His first novel, Tropic of Kansas, was published in 2017 by Harper Voyager,[1] and was a finalist for the 2018 John W. Campbell Memorial Award for Best Science Fiction Novel of the year.[2] Tropic of Kansas tells the story of a brother and sister traveling across an ecologically damaged United States during a period of political unrest.
His work frequently focuses on issues at the nexus of technology, politics, economics and ecology. His short fiction and criticism has been published in a variety of anthologies and magazines, including MIT Technology Review’s Twelve Tomorrows, LitHub, Tor.com, Reckoning, and The Baffler.
He was a 2013 World Fantasy Award nominee for the anthology he co-edited, Three Messages and a Warning: Contemporary Mexican Short Stories of the Fantastic.[3]

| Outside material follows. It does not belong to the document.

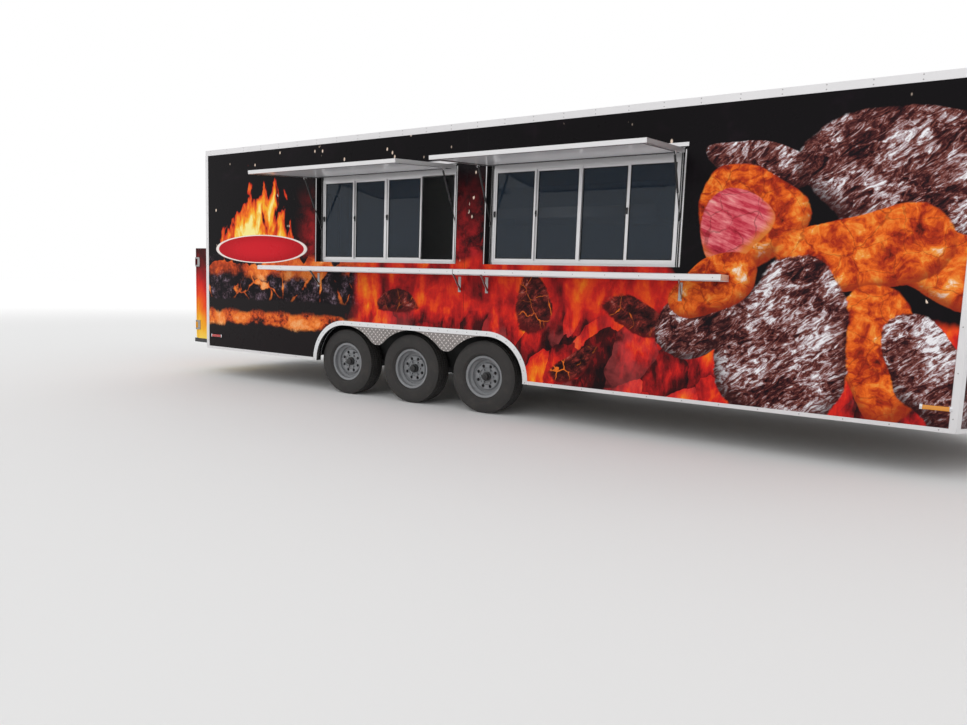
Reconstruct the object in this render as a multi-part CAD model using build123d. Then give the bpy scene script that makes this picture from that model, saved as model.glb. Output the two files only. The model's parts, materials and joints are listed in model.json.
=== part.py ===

His novel Rule of Capture, a speculative legal thriller about a lawyer defending an accused eco-terrorist, was published by Harper Voyager in 2019.[4] The sequel, Failed State, follows the further escapades of defense lawyer Donny Kimoe as he appears before a post-revolutionary truth and reconciliation tribunal, and was nominated for the 2021 Philip K. Dick Award.
In 2020 Brown began writing a weekly newsletter about urban nature and wildlife, Field Notes,[5] and his new narrative nonfiction book drawing on the same material, A Natural History of Empty Lots: Field Notes from Urban Edgelands, Back Alleys and other Wild Places, is slated for publication by Timber Press in September 2024.[6]
Prior to 2012, Brown wrote under the name Chris Nakashima-Brown.
Brown lives in Austin, Texas, where he is a member of the Turkey City Writer's Workshop and also practices technology law.